Tuesday, August 15, 2006

Self-Loathing Strikes Again

Democrats, gay and otherwise, are often quick to blast gay Republicans as "self-loathing" when the latter express their partisanship. After all, their logic goes, how can any self-respecting gay man or woman support candidates who wish to undermine one's basic right to exist or be considered equally under the law?

They're right, too. Too bad that just as often, gay Democrats are equally self-loathing. Consider the high-profile Pennsylvania Senate race this year, where an anti-gay Democrat is going up against notorious anti-gay Republican Rick Santorum.
more . . .


Bob Casey, Jr., offers a "kinder and gentler" alternative to Santorum, whose opposition to gay marriage and gay people in general is well known. However, strip away the veneer of kind and gentle, and the same old tune starts to play:

  • Both Casey and Santorum are opposed to gay marriage. Democrats counter that Casey supports "civil unions," which is equivalent to defenders of segregation claiming they're not racists because they support separate voting facilities for blacks which are almost as good.
  • Both Casey and Santorum are opposed to sexual freedom. Both believe that the government has an important role to play in regulating, restricting, taxing and otherwise approving various life decisions.
  • Both Casey and Santorum believe that the government, and not parents, knows best about how to raise children -- whether those children are adopted, or whether those children are one's own biological children.
  • Both Casey and Santorum love big-spending, high-taxing government. Santorum has supported deficits (a hidden tax increase) and soaring spending for years, while Casey's platform calls for increased expenditures in everything from government education bureaucrats to expanding the Iraq War.

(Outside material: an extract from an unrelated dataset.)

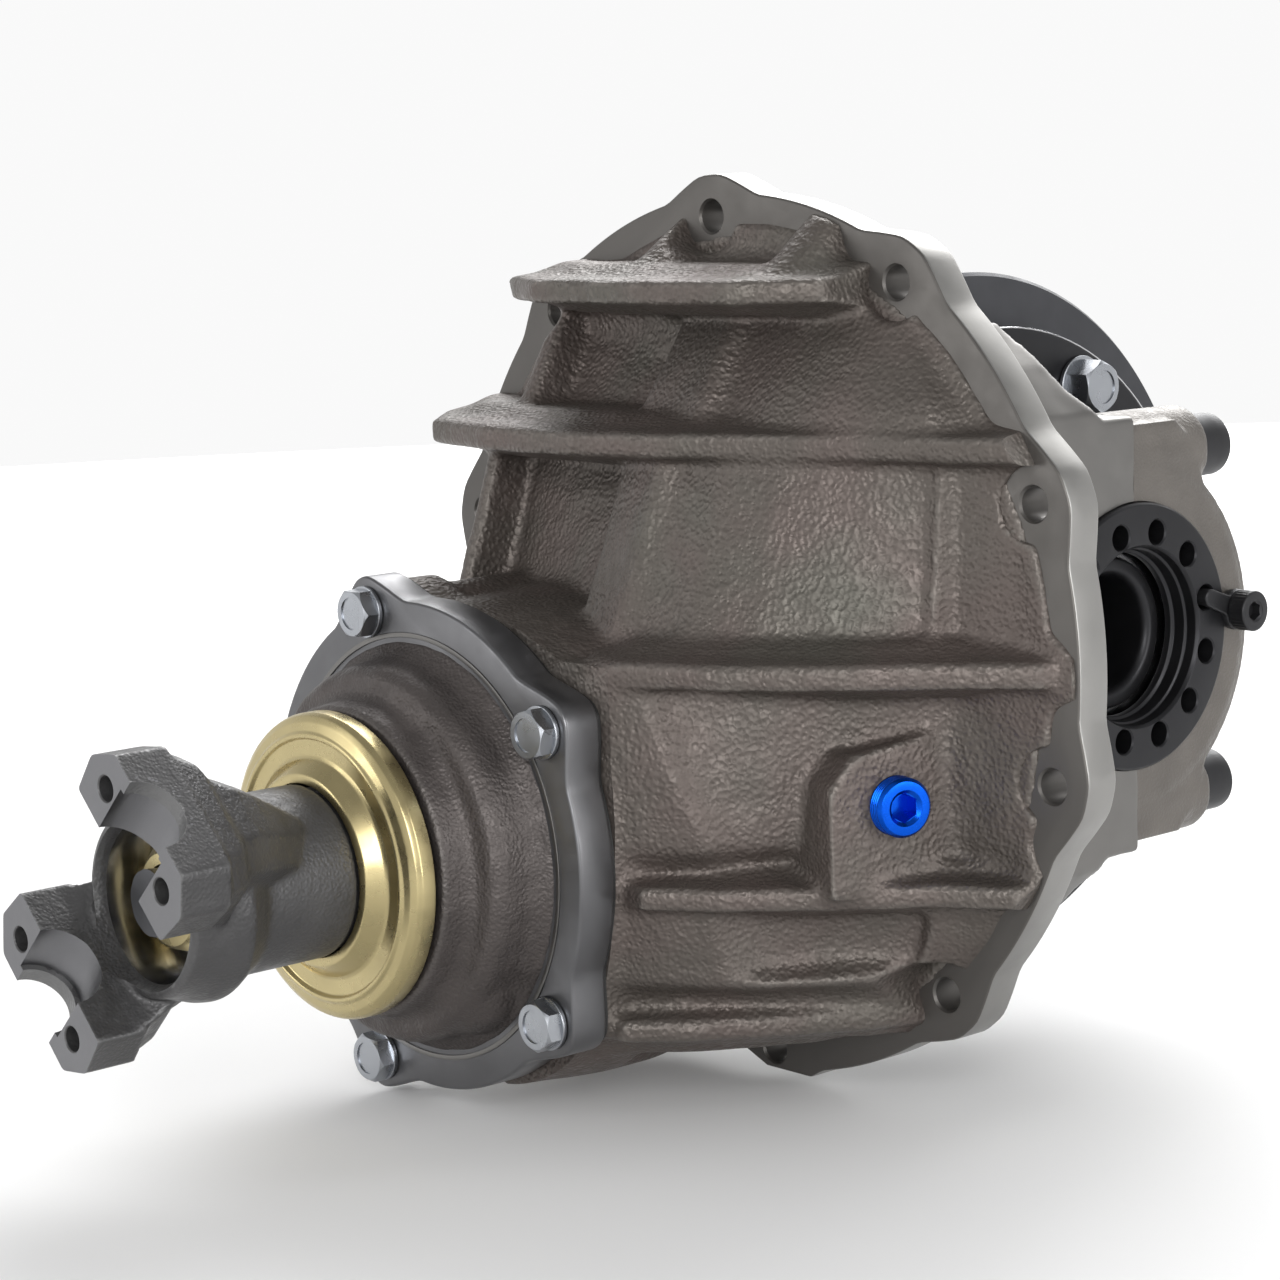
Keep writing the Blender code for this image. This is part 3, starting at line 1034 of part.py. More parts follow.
bearing("pilot_bearing", (PINION_X, 0, PINION_Z), "Y", 15.2, PILOT_BORE - GAP, 5.5, 19.5, 9, plain=True)
small_turned("pinion_bearing_spacer", [(23.5, -76.5), (21, -92), (23.5, -107.5), (19.8, -107.5),
                                       (19.8, -76.5)], MACHINED, 16)
yoke()
yoke_trim()
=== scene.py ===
"""Looks of a drop-out differential centre section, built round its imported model.

X is the axle axis, the pinion points to -Y and +Z is up. The origin is the middle of the flange's back face.
Sizes are in millimetres, and point() turns them into metres.
"""

import math

import bmesh
import bpy
from mathutils import Matrix, Vector, noise

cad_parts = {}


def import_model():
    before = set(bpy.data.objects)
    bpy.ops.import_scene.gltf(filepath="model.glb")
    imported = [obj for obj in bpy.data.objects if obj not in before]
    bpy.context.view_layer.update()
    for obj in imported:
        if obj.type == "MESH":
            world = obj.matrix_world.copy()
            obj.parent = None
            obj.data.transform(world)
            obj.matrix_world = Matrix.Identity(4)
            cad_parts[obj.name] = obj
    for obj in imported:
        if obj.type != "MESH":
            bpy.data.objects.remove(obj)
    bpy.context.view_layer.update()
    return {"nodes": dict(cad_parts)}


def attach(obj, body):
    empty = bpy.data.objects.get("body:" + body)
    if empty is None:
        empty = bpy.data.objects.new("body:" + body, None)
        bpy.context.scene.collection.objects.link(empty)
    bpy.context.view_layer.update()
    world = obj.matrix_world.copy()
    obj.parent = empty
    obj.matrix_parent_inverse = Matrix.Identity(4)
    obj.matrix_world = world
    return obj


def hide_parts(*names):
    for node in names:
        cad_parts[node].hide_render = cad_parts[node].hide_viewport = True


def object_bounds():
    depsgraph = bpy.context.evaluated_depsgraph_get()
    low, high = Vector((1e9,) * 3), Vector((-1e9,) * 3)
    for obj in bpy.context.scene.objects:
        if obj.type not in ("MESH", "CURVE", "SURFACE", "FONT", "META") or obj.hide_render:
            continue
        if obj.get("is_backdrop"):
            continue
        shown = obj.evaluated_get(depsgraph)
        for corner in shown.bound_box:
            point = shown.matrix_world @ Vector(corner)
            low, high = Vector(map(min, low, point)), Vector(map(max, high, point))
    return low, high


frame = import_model()

MM = 0.001
TAU = 2 * math.pi
FINE = 96                      # steps round a turned piece
CELL = 1.3                     # voxel size of the casting
ARC_PARTS = 3                  # straight parts of a rounded edge

# ---------------------------------------------------------------- sizes shared with the model (mm)
FLANGE_THICK = 13.0
FLANGE_RADIUS = 143.0
FLANGE_BOLT_CIRCLE = 136.0
FLANGE_LOBE = 16.5
FLANGE_LOBE_TOP = 149.35       # greatest radius of the lobes
FLANGE_HOLE = 5.2
FLANGE_HOLES = 10
FLANGE_FIRST_HOLE = -4.0       # degrees from +Z towards +X
# (x, z) outline cut away under the flange's lowest hole
FLANGE_FOOT = [(60, -200), (60, -142.5), (5.7, -142.5), (-9.5, -136.2), (-45, -136.2), (-45, -200)]
RIM_INNER = 141.5               # no rough casting outside this
CASTING_RADIUS = 133.0         # rough casting inside this, machined land outside
SCALLOP_RADIUS = 11.8          # round hollow in the casting for each stud nut
TONGUE_AT = 144.0              # the casting's tongues are placed and measured at this radius
TONGUE_HALF = 12.0             # half the width of a tongue at its root
TONGUE_LENGTH = 10.5           # how far a tongue runs out over the land
REGISTER_RADIUS = 124.0        # what stands behind the flange stays inside this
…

I could go on and on, but the striking thing isn't that Casey and Santorum are largely two shades of the same color -- that's common when it comes to comparing Democrats and Republicans. It's rather more interesting to note that Pennsylvania's ballot system has been so distorted by the old parties that there's no room on the ballot for alternatives from the libertarian or even old-line socialist/social conservative movements.

Pennsylvanians are being told that the Casey/Santorum race offers them a choice. But if your issues of import include marriage equality, freedom to raise one's own family, deficit/tax/spending reduction, the Iraq War and other foreign adventures, or even freedom to pursue medical stem cell research in the private sector, there's not a dime's worth of difference between the two candidates.

Libertarian PA Senate candidate Tom Martin is campaigning to improve the ballot access proposition for political candidates who believe that candidates who offer an alternative view on the major issues I listed get to crack through the stranglehold on the electoral process.

A quick surveying of his political platform shows real differences with the Casey/Santorum platform, including putting one's marriage and family decisions in the hands of individual families to deliver true marriage equality; reducing taxes and spending; and getting America out of the Iraq morass.

Wouldn't it be great to have that choice? It's up to us to make it happen, and that involves lobbying for ballot access equality (i.e. true democratic elections) and also poking holes in the contrived "differences" between the essentially identical Republican and Democratic platforms in elections throughout America.

Are we going to permit the duopoly monopoly to continue to subvert real debates about gay issues, economics, geopolitics, etc. through ballot access restrictions, hacking wikipedia entries (as has happened repeatedly in the Outright Libertarians wiki entry), campaign "finance reform" laws which ensure massive streams of money to Democrats and Republicans but no funding for third party campaigns, and "publicly sponsored debates" where only two variations on one side of any given issue are presented?

Ultimately, supporting such a status quo is self-loathing defined -- not only for gay people, but for every American who seeks a real debate on the issues which influence the success, integrity and prosperity of our country.